Short, Trump’s former legislative-affairs director, said the first administration didn’t cut spending as promised. Likewise, he said, investors are underestimating the risk that a second administration will be less friendly to businesses by seeking to pick winners and losers.
“The first administration was very deregulatory, and I’m just not sure that’s what you’re going to get in a Trump 2.0 because most of the people around the president now clearly see a more expansive role for government in the economy,” said Short.
The Fed and interest rates
For the Fed, figuring out the downstream impacts of higher tariffs would be complicated and uncomfortable. Anything that rekindles inflation could lead officials to slow or even halt plans to reduce interest rates. They began dialing rates down from a two-decade high last month.
Trump, who repeatedly pressed for lower rates when he was in office, would be able to name a new Fed chair in 2026. Short predicted “a very active president as far as interaction with the Fed.”
Fed officials might conclude that tariffs are akin to a tax hike that weakens demand. In 2019, higher tariffs roiled stock markets and threatened to chill business investment. The Fed cut rates after concluding the trade war’s negative hit to economic growth would overwhelm any inflationary impacts.
Some believe the central bank could remain neutral. At a conference this summer, Fed governor Christopher Waller, a Trump appointee, suggested that if tariffs cause a one-time price increase, “it seems like the ultimate supply shock that a central bank should just look through.”
Others worry tariffs could stoke inflation. For example, workers might start demanding higher wages because prices are going up.
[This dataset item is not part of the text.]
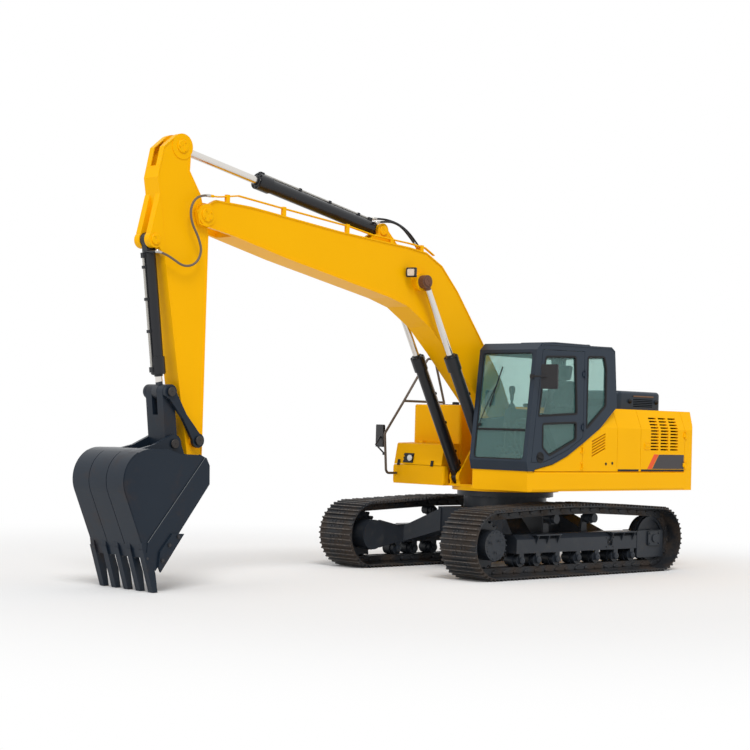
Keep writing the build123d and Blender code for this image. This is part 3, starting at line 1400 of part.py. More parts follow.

U.S. trading partners could retaliate by placing tariffs on other products, initiating a rolling trade war. “That, to me, sounds more inflationary as opposed to a one-time change in the price level,” said Chicago Fed President Austan Goolsbee in an interview this summer.
Moreover, the Fed might have a hard time standing pat if prices rise because officials initially misjudged price run-ups in 2021 as “transitory.” Once price pressures spread, the Fed raised rates aggressively to make sure companies and workers wouldn’t expect high prices to be the new norm. “It’s legitimate to worry that if you get a second round of inflation so soon after the first one, it’s going to be much harder,” said Posen.
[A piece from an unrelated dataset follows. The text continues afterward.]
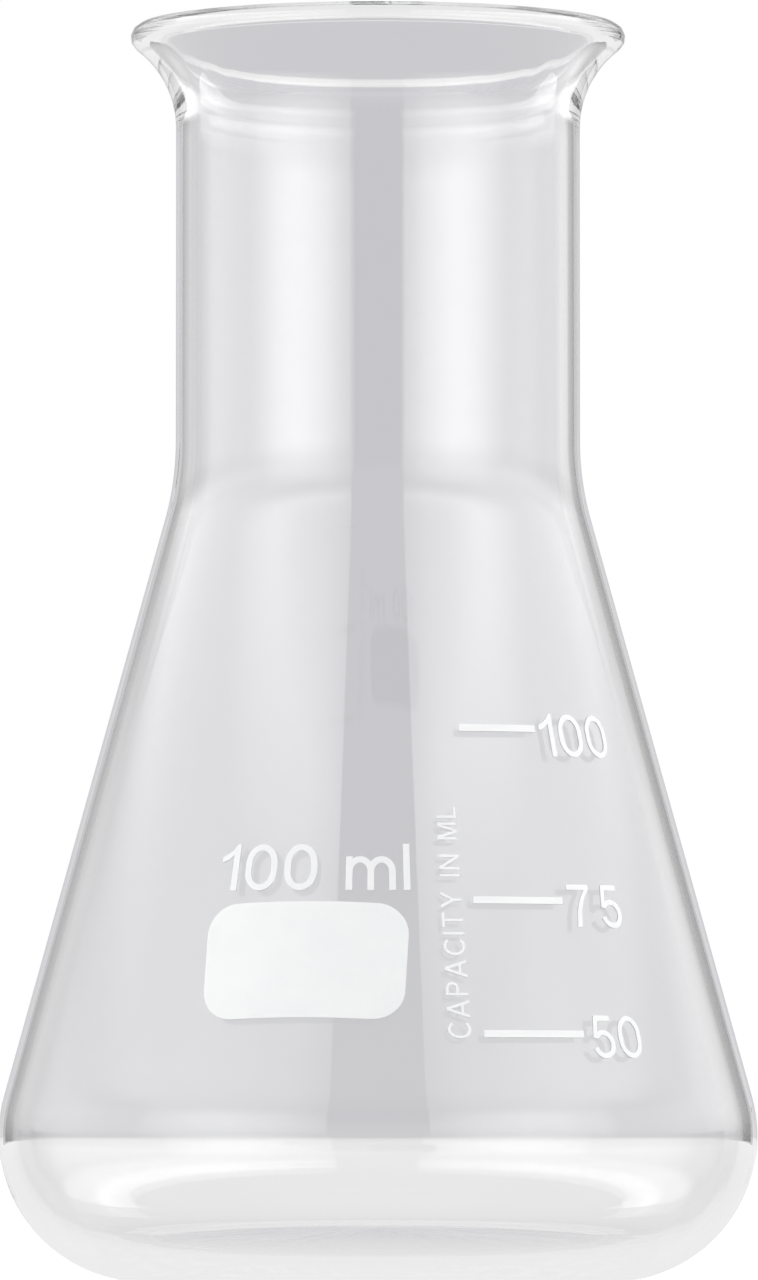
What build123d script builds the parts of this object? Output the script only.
from build123d import *
from math import acos, asin, atan, cos, degrees, hypot, radians, sin, tan
import os

# A wide neck conical flask of 100 ml, blown in one piece from borosilicate glass, with fired white print.
# Millimetres, +Z up, origin where the flask's axis meets the table. The print faces -Y.

# Glass, outside
height = 106.3
body_diameter = 64.0
neck_diameter = 34.2
rim_overhang = 3.85
shoulder_height = 67.6
heel_radius = 12.3
shoulder_radius = 24.5
flare_radius = 8.6
bead_radius = 1.1

# Glass, walls and inside
neck_wall = 1.25
cone_wall = 1.2
base_thickness = 1.9
inner_flare_radius = 9.8

# Base: the flask stands on a narrow ring, and the middle is pushed up
foot_ring_width = 1.2
push_up = 0.9

# Fired print. Azimuths are counted from -Y towards +X, as seen from above.
enamel_thickness = 0.1
line_heights = {"100": 45.9, "75": 31.6, "50": 20.6}
line_thickness = 0.6
line_start_azimuth = 16.7
line_sweep = 17.3
panel_azimuth = -12.4
panel_mid_height = 26.7
panel_width = 16.9
panel_height = 9.9
panel_corner_radius = 2.6

# How far the uncut skin of enamel reaches past the panel that is cut from it
skin_spare = 4.0

# The cone is the line from the shoulder's corner on the neck that is tangent to the round heel
body_radius = body_diameter / 2
neck_radius = neck_diameter / 2
heel_centre_radius = body_radius - heel_radius
heel_to_shoulder = (heel_centre_radius - neck_radius, shoulder_height - heel_radius)
cone_lean = atan(heel_to_shoulder[0] / heel_to_shoulder[1]) + asin(heel_radius / hypot(*heel_to_shoulder))
slope = tan(cone_lean)

# Where the straight cone would meet the table, and the same corners on the inside of the wall
cone_foot_radius = neck_radius + shoulder_height * slope
wall_on_level = cone_wall / cos(cone_lean)
bore_radius = neck_radius - neck_wall
inner_foot_radius = cone_foot_radius - wall_on_level - base_thickness * slope
inner_shoulder_height = (cone_foot_radius - wall_on_level - bore_radius) / slope
inner_shoulder_radius = shoulder_radius + neck_wall
inner_heel_radius = heel_radius - base_thickness

# The flare turns outwards from the neck until it is tangent to the round bead
bead_centre_radius = neck_radius + rim_overhang - bead_radius
bead_centre_height = height - bead_radius
outer_turn = acos((neck_radius + flare_radius - bead_centre_radius) / (flare_radius + bead_radius))
flare_height = bead_centre_height - (flare_radius + bead_radius) * sin(outer_turn)
inner_turn = acos(
    (bore_radius + inner_flare_radius - bead_centre_radius) / (inner_flare_radius - bead_radius)
)
inner_flare_height = bead_centre_height - (inner_flare_radius - bead_radius) * sin(inner_turn)

# The pushed-up middle is a shallow dome inside the foot ring
dome_edge_radius = heel_centre_radius - foot_ring_width
dome_radius = (dome_edge_radius**2 + push_up**2) / (2 * push_up)
dome_turn = degrees(asin(dome_edge_radius / dome_radius))

os.makedirs("parts", exist_ok=True)


def cone_surface_radius(level):
    """Outer radius of the straight cone at a height."""
    return cone_foot_radius - level * slope


def section_plane(level, azimuth):
    """Upright plane through the axis, its X along the cone's outward normal at that height."""
    turn = radians(azimuth)
    outward = Vector(sin(turn), -cos(turn), 0)
    normal = outward * cos(cone_lean) + Vector(0, 0, sin(cone_lean))
    on_surface = outward * cone_surface_radius(level) + Vector(0, 0, level)
    return Plane(origin=on_surface, x_dir=normal, z_dir=outward.cross(Vector(0, 0, 1)))


def tangent_plane(level, azimuth):
    """Plane that lies against the cone at that height, its Y running up the slope."""
    section = section_plane(level, azimuth)
    return Plane(origin=section.origin, x_dir=section.z_dir * -1, z_dir=section.x_dir)


# The inside of the wall, from the end of the bead down to the middle of the floor
with BuildLine() as inner_outline:
    inner_flare = JernArc(
        (bore_radius, inner_flare_height),
        tangent=(0, 1),
        radius=inner_flare_radius,
        arc_size=-degrees(inner_turn),
    )
    FilletPolyline(
        (bore_radius, inner_flare_height),
        (bore_radius, inner_shoulder_height),
        (inner_foot_radius, base_thickness),
        (dome_edge_radius, base_thickness),
        radius=(inner_shoulder_radius, inner_heel_radius),
    )
    JernArc((0, push_up + base_thickness), tangent=(1, 0), radius=dome_radius, arc_size=-dome_turn)

with BuildPart() as glass_vessel:
    with BuildSketch(Plane.XZ):
        with BuildLine():
            JernArc((0, push_up), tangent=(1, 0), radius=dome_radius, arc_size=-dome_turn)
            FilletPolyline(
                (dome_edge_radius, 0),
                (cone_foot_radius, 0),
                (neck_radius, shoulder_height),
                (neck_radius, flare_height),
                radius=(heel_radius, shoulder_radius),
            )
            flare = JernArc(
                (neck_radius, flare_height),
                tangent=(0, 1),
                radius=flare_radius,
                arc_size=-degrees(outer_turn),
            )
            JernArc(
                flare @ 1,
                tangent=flare % 1,
                radius=bead_radius,
                arc_size=180 + degrees(outer_turn - inner_turn),
            )
            add(inner_outline.line)
            Line((0, push_up + base_thickness), (0, push_up))
        make_face()
    revolve(axis=Axis.Z)

glass_vessel.part.label = "glass_vessel"
export_step(glass_vessel.part, "parts/glass_vessel.step")

# Each graduation line is a thin strip of enamel that follows the cone at one height
for volume, line_height in line_heights.items():
    with BuildPart() as graduation_line:
        with BuildSketch(section_plane(line_height, line_start_azimuth)):
            Rectangle(enamel_thickness, line_thickness, align=(Align.MIN, Align.CENTER))
        revolve(axis=Axis.Z, revolution_arc=line_sweep)
    graduation_line.part.label = "graduation_line_" + volume
    export_step(graduation_line.part, "parts/graduation_line_" + volume + ".step")

# The writing panel is the same skin, cut to a rounded rectangle that is printed square onto the cone
with BuildPart() as writing_panel:
    skin_half_width = panel_width / 2 + skin_spare
    skin_sweep = 2 * degrees(asin(skin_half_width / cone_surface_radius(panel_mid_height)))
    with BuildSketch(section_plane(panel_mid_height, panel_azimuth - skin_sweep / 2)):
        Rectangle(enamel_thickness, panel_height + 2 * skin_spare, align=(Align.MIN, Align.CENTER))
    revolve(axis=Axis.Z, revolution_arc=skin_sweep)
    with BuildSketch(tangent_plane(panel_mid_height, panel_azimuth)):
        RectangleRounded(panel_width, panel_height, panel_corner_radius)
    extrude(amount=panel_width / 2, both=True, mode=Mode.INTERSECT)

writing_panel.part.label = "writing_panel"
export_step(writing_panel.part, "parts/writing_panel.step")

# What the vessel holds up to each line, to compare with the printed capacity
with BuildPart() as inside:
    with BuildSketch(Plane.XZ):
        with BuildLine():
            add(inner_outline.line)
            Polyline(inner_flare @ 1, (0, (inner_flare @ 1).Y), (0, push_up + base_thickness))
        make_face()
    revolve(axis=Axis.Z)
for volume, line_height in line_heights.items():
    filled = split(inside.part, bisect_by=Plane.XY.offset(line_height), keep=Keep.BOTTOM)
    print("holds", round(filled.volume / 1000, 1), "ml up to the line for", volume)
print("the cone leans in by", round(degrees(cone_lean), 2), "degrees")
print("glass volume", round(glass_vessel.part.volume / 1000, 2), "ml")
Rising budget deficits pose a final source of concern. Some analysts fear a growing list of spending and tax-cutting promises from both candidates will lead deficits to rise because politicians will underestimate their price tag. Economists say the country would be better off if budget deficits were lower and the Fed was able to reduce interest rates further.
The Committee for a Responsible Federal Budget, a group that advocates for deficit reduction, estimates Harris would add around $3.5 trillion to the deficit over the coming decade, while Trump would add $7.5 trillion.
For Trump, the combination of higher deficits and inflation-stoking immigration and tariff policies threaten to set off a chain reaction in the bond market, whereby investors demand higher yields for the risk of holding Treasury securities.
“If he starts to get into those battles with the Fed, if countries start to retaliate, at what point do markets get really edgy?” said Robert Zoellick, a former World Bank president and a top trade and State Department official for George W. Bush. “It could set off some economic explosions. Once you start to unleash these forces, things can escalate quite dramatically and quite quickly.”
Ohio Sen. JD Vance, Trump’s running mate, said he had some concern about how global bond investors would respond to a second Trump term. “Do the bond markets, do the international investors…do they try to take down the Trump presidency by spiking bond rates?” Vance said in an interview with conservative political commentator Tucker Carlson last month.
He highlighted how bond-market turmoil in the U.K. two years ago prompted the resignation of former Prime Minister Liz Truss. “Interest rates shot through the roof,” he said, “and took down her government in a matter of days.”